What possible precedential value for future elections can be gleaned from a determination that Exhibit 4 from Swan Lake Township of Turner County or Exhibit 20 from Estelline Precinct of Hamlin County, or any of the other seventeen-hundred-plus exhibits, were in fact marked ballots or not? It is a fact question that will have to be determined exhibit by exhibit, case by case, so long as paper ballots are used.

In summation, I believe that the majority has embarked this court on a quest that will expend an extremely large amount of judicial time for no purpose, not unlike Don Quixote riding out to joust with windmills for the favor of the illusory Dulcinea. When the quest is over, whatever the outcome in this court, I am convinced that Daschle will still represent the First Congressional District in the United States Congress.

Finally, it should be noted that Thorsness is not without his right of further review of the recount results, for he can and has filed his contest with the House under the provisions of § 19 of Public Law 91-138 denominated the Federal Contested Elections Act, which is applicable to general elections for representatives in the Congress of the United States. This enactment is now codified as 2 U.S.C. §§ 381-396.

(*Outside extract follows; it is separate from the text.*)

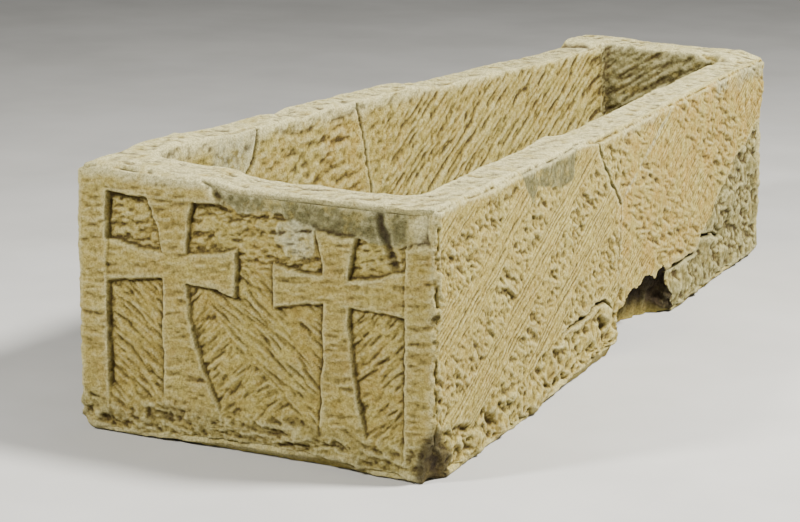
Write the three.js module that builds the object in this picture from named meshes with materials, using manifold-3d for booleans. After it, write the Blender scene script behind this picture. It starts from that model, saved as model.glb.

. I do not find “Contested Elections and Recounts,” Vol. 1, Federal Perspective Federal Election Commission, Washington, D.C., (1978) referred to in the majority opinion particularly enlightening. The product of one M.A., two Ph.D.s, only one J.D., and a staff of students not otherwise identified is hardly a learned legal treatise. When they say that Roudebush provides criteria for minimum state action to “adopt a complete code for congressional elections, including procedure and safeguards necessary to enforce the fundamental right involved,” they are reading far more into Roude-bush than I do. No wonder the volume is prefaced with the disclaimer: “Interpretations, opinions, and recommendations presented in this report are those of the authors, and do not necessarily represent the views of the Federal Election Commission.”

. Powell v. McCormack, 395 U.S. 486, 518, 89 S.Ct. 1944, 1962, 23 L.Ed.2d 491, 515 (1969).